Keep Britain tidy....Stay In Bed !
2004-01-15 at 9:27 p.m.

It's going to be me and the quiet, me and the words, me and the music, me and the noises in the night, me and the resonance of my thoughts.

I'm left exhausted by the encounter. you bore me in a fundamental way and I haven't felt this stripped of my energy in a really long time. I fumble with words to find ones that will fill the space and I can read your judgments of me as your eyes creep down past my face.

I look hard and I'm not exactly sure what I see.

Despite

the hunger

we cannot

possess

more

than

this:

Peace

in a garden

of

our own.

You have big questions and I have no answers. I wonder how you can sit with their heaviness.

Nothing but the honesty of our words to sustain us. Suddenly, we're in a place where the sound of a noise outside can bring a room to a silence, when you can sense people's anxiety on their face, on their bodies like a second skin.

I'm amazed by the subtle sensations of the body, the way that I can sense the slow arrival of illness. First, it is the pain behind my eye and then the dizziness, we are walking and your words are blurring, syllables sliding into each other. Later, i slip the two small pills into my mouth and i feel the pain soften, dull. it is a peel that can be pulled back and for the first time in a day, i feel myself restored.

Once you allow people to talk about it, once you peel away the outer layer of silence and give people a language to discuss the things that happen when the doors are closed, when the neighbors aren't listening, when everyone else is asleep, you realize how many people carry the same weight with them, how many have learned to move around that invisible palpable thing. I'm always amazed by the strength you have, coming together and telling your stories, searching for words for which you already understand.

Whatever makes you feel better is a cure.

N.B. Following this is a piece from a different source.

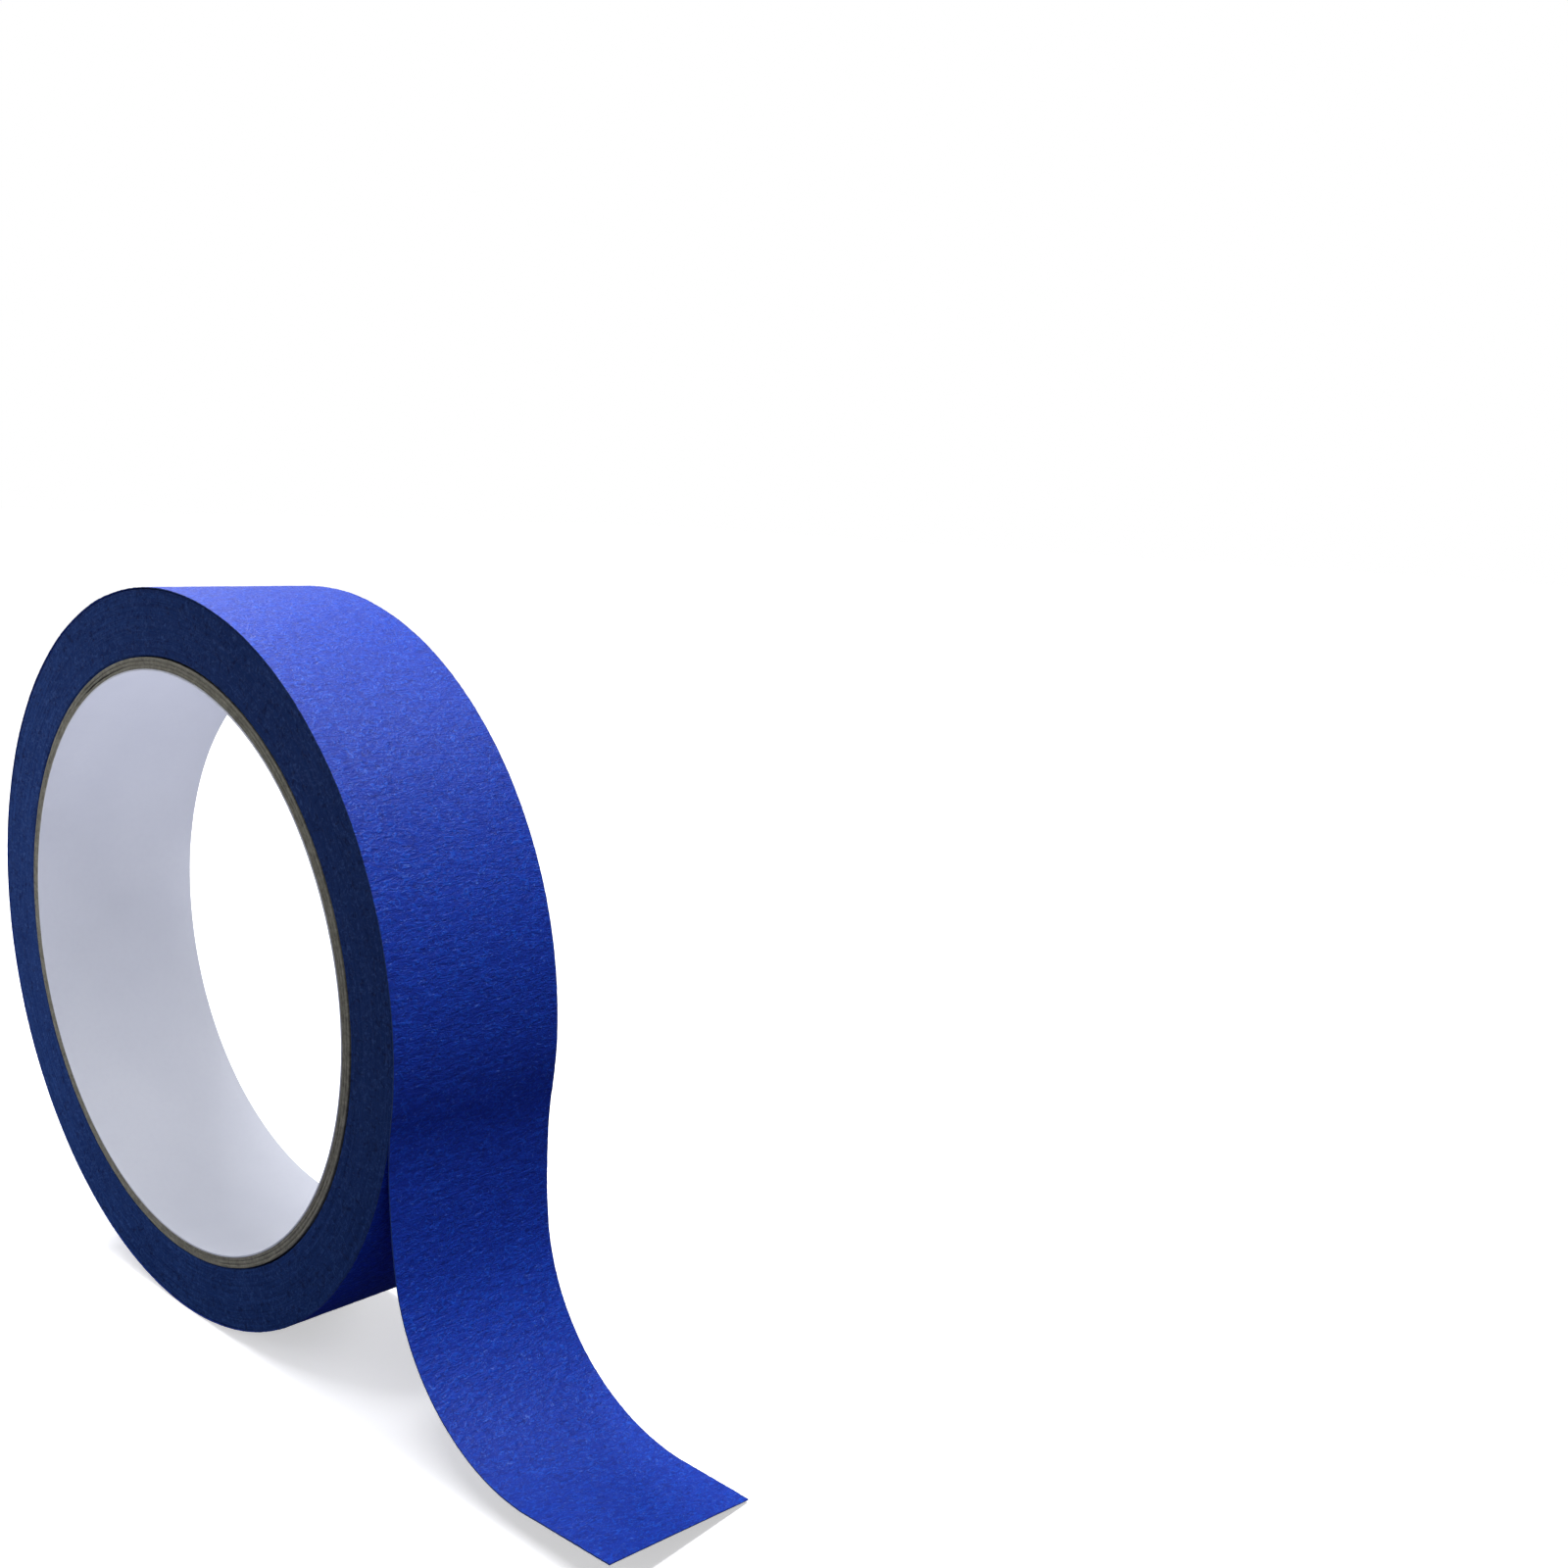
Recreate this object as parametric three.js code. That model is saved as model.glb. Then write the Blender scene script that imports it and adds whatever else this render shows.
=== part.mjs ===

What you learn is to be attentive to the things right underneath the surfaces, to read the slight changes in eyebrows, the downward glances. I can tell you what everyone in that group thinks before a word is even exchanged - I have studied their faces like rosetta stone, I know every line, every crease. so that's how I know the damage of today the moment it's been said, the second after the last syllable, before even the words have formed in response.